Credentials should be securely managed by whatever system is managing the twin, then made accessible to the twin in the form of environment variables:

SERVICE_API_KEY=someLongTokenTHatYouProbablyHaveToPayTheThirdPartyProviderLoadsOfMoneyFor

Credentials may also reside in a .env file in the current directory, either in the format above (with a new line for each variable) or, for convenience, as bash exports like:

export SERVICE_API_KEY=someLongTokenTHatYouProbablyHaveToPayTheThirdPartyProviderLoadsOfMoneyFor

The validate_credentials() method of the Twine class checks for their presence and, where contained in a ``.env file, ensures they are loaded into the environment.

Attention

Do you trust the twin code? If you insert credentials to your own database into a digital twin provided by a third party, you better be very sure that twin isn’t going to scrape all that data out then send it elsewhere!

Alternatively, if you’re building a twin requiring such credentials, it’s your responsibility to give the end users confidence that you’re not abusing their access.

There’ll be a lot more discussion on these issues, but it’s outside the scope of twined - all we do here is make sure a twin has the credentials it requires.

Monitor data (output)

Log data (output)

Attention

What’s the difference between Configuration and Values data? Isn’t it the same?

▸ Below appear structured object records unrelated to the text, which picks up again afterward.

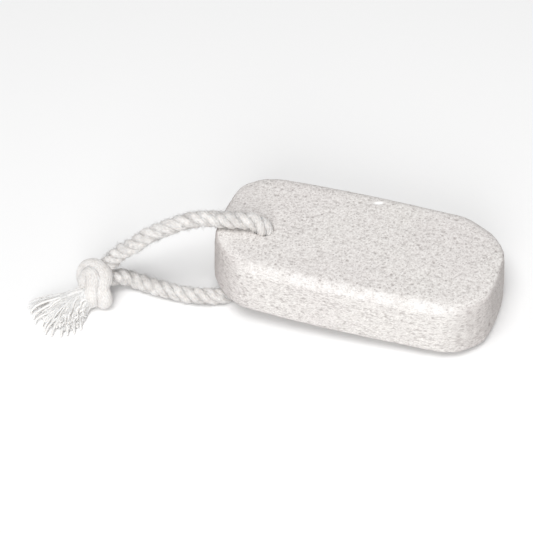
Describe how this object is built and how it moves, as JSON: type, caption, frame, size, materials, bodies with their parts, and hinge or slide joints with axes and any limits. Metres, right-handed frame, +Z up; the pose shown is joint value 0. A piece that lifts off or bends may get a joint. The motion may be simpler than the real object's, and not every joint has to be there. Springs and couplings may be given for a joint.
{
  "type": "pumice stone on a cord",
  "caption": "Oblong pumice bar with rounded corners, drilled near one end and threaded with a knotted loop of twisted cotton cord.",
  "frame": {"origin": "on the surface the object lies on, under the centre of the pumice bar's own box", "axes": "+X along the bar away from its drilled end, +Y across it, +Z up; the bar leans 4.65 degrees, down towards its +X +Y corner, because a strand of its cord lies under the opposite corner"},
  "size_m": [0.1591, 0.0728, 0.0333],
  "materials": {
    "pumice": "matt, fine-pored",
    "cotton": "soft twisted yarn"
  },
  "bodies": {
    "root": {"pumice_bar": "pumice", "cord": "cotton", "cord_knot": "cotton", "cord_tassel": "cotton"}
  },
  "joints": []
}
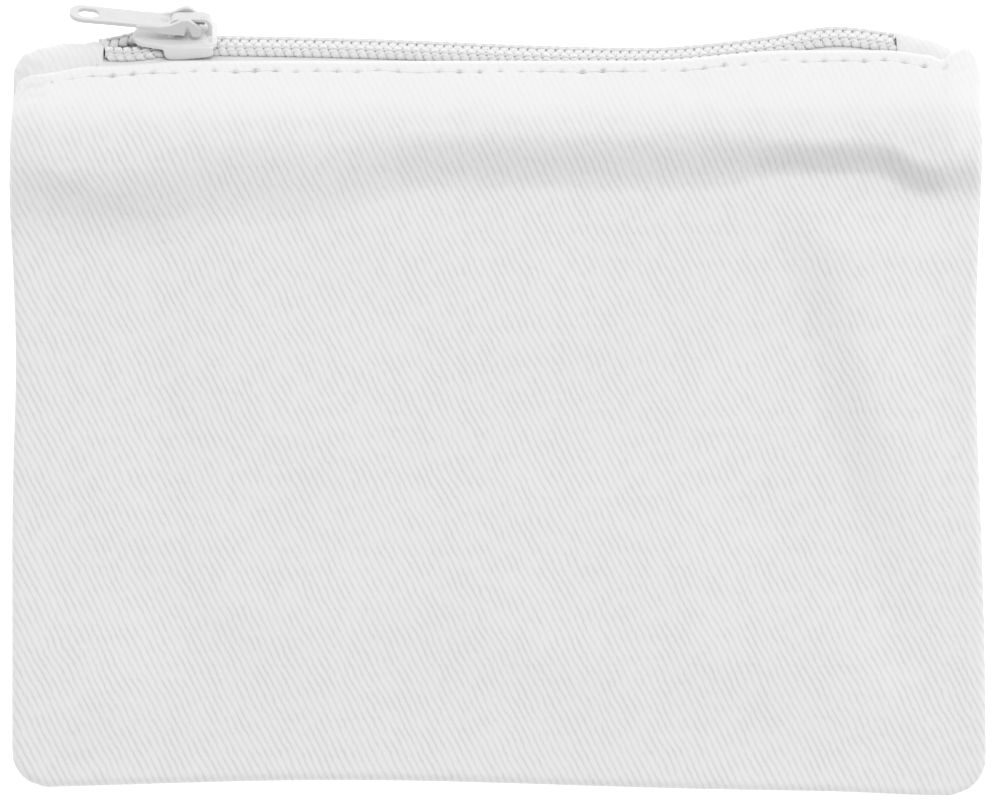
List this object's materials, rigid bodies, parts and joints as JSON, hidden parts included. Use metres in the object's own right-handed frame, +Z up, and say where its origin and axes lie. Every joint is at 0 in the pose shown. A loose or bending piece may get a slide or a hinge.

No. Configuration data is supplied to a twin to initialise it, and always has defaults. Values data is ingested by a twin, maybe at startup but maybe also later (if the twin is working like a live server). In complex cases, which Values are required may also depend on the Configuration of the twin!

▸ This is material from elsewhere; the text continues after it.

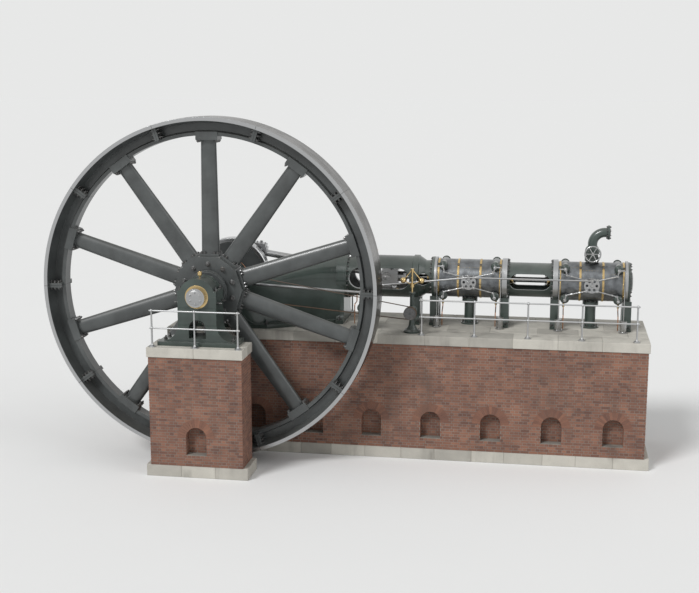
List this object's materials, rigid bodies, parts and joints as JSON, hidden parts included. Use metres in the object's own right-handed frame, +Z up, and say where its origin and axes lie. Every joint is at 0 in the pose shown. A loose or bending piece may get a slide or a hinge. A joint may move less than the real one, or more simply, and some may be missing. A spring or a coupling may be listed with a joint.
{
  "type": "horizontal stationary steam engine",
  "caption": "Horizontal stationary steam engine on brick piers, with cylinders in line, bored crosshead guide, crank disc and a great spoked flywheel turning in its pit.",
  "frame": {"origin": "on the underside of the engine's pier, straight below the crankshaft's axis where it meets the cylinder line", "axes": "+X from the crankshaft towards the cylinders, +Y along the crankshaft away from the flywheel, +Z up"},
  "size_m": [16.39, 5.62, 9.3998],
  "materials": {
    "brick": "hard dark red brick in lime mortar",
    "stone": "dressed stone, oil darkened",
    "engine_paint": "dark engine enamel over filled castings",
    "lagging_steel": "planished sheet, blued and oiled",
    "brass": "polished, slightly tarnished",
    "bright_steel": "machined bright, oil filmed",
    "belt": "oiled leather belt over a dark iron pulley",
    "rail_steel": "polished tube",
    "wheel_paint": "dark painted casting with turned rim edges"
  },
  "bodies": {
    "engine": {"foundation_piers": "brick", "pier_coping": "stone", "footings": "stone", "engine_bed": "engine_paint", "crosshead_guide": "engine_paint", "bearing_caps": "engine_paint", "outboard_pedestal": "engine_paint", "front_cylinder": "engine_paint", "rear_cylinder": "engine_paint", "distance_piece": "engine_paint", "cylinder_covers": "engine_paint", "cylinder_feet": "engine_paint", "steam_elbow": "engine_paint", "exhaust_pipes": "engine_paint", "valve_bonnets": "engine_paint", "rocker_stand": "engine_paint", "governor_stand": "engine_paint", "governor_drive": "belt", "lagging": "lagging_steel", "lagging_bands": "brass", "bearing_brasses": "brass", "stuffing_boxes": "brass", "governor_head": "brass", "oil_cups": "brass", "wrist_plates": "bright_steel", "valve_links": "bright_steel", "dashpots": "bright_steel", "eccentric": "bright_steel", "reach_rods": "bright_steel", "stop_valve_wheel": "bright_steel", "rail_posts": "rail_steel", "hand_rails": "rail_steel"},
    "flywheel": {"flywheel_rim": "wheel_paint", "flywheel_arms": "wheel_paint", "flywheel_hub": "wheel_paint", "crankshaft": "bright_steel", "crank_disc": "bright_steel"},
    "crosshead": {"crosshead": "bright_steel", "crosshead_slippers": "brass", "piston_rod": "bright_steel", "pistons": "bright_steel"},
    "connecting_rod": {"connecting_rod": "bright_steel", "rod_straps": "bright_steel", "rod_brasses": "brass", "crank_pin": "bright_steel"}
  },
  "joints": [
    {"name": "flywheel_spin", "type": "hinge", "parent": "engine", "child": "flywheel", "pos_m": [0, -2.68, 4.8], "axis": [0, 1, 0], "continuous": true},
    {"name": "crosshead_slide", "type": "slide", "parent": "engine", "child": "crosshead", "axis": [1, 0, 0], "range_m": [-1.0868, 0.4332]},
    {"name": "rod_swing", "type": "hinge", "parent": "crosshead", "child": "connecting_rod", "pos_m": [4.42683, 0, 4.8], "axis": [0, 1, 0], "range_deg": [-19.92, 1.44]}
  ]
}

Values data can also be returned from a twin whereas configuration data is not.

Don’t get hung up on this yet - in simple (most) cases, they are effectively the same. For a twin which is run as a straightforward analysis, both the Configuration and Values are processed at startup.

[1](1, 2) Understandable essentially means that, once read, the machine or human knows what it actually means and what to do with it.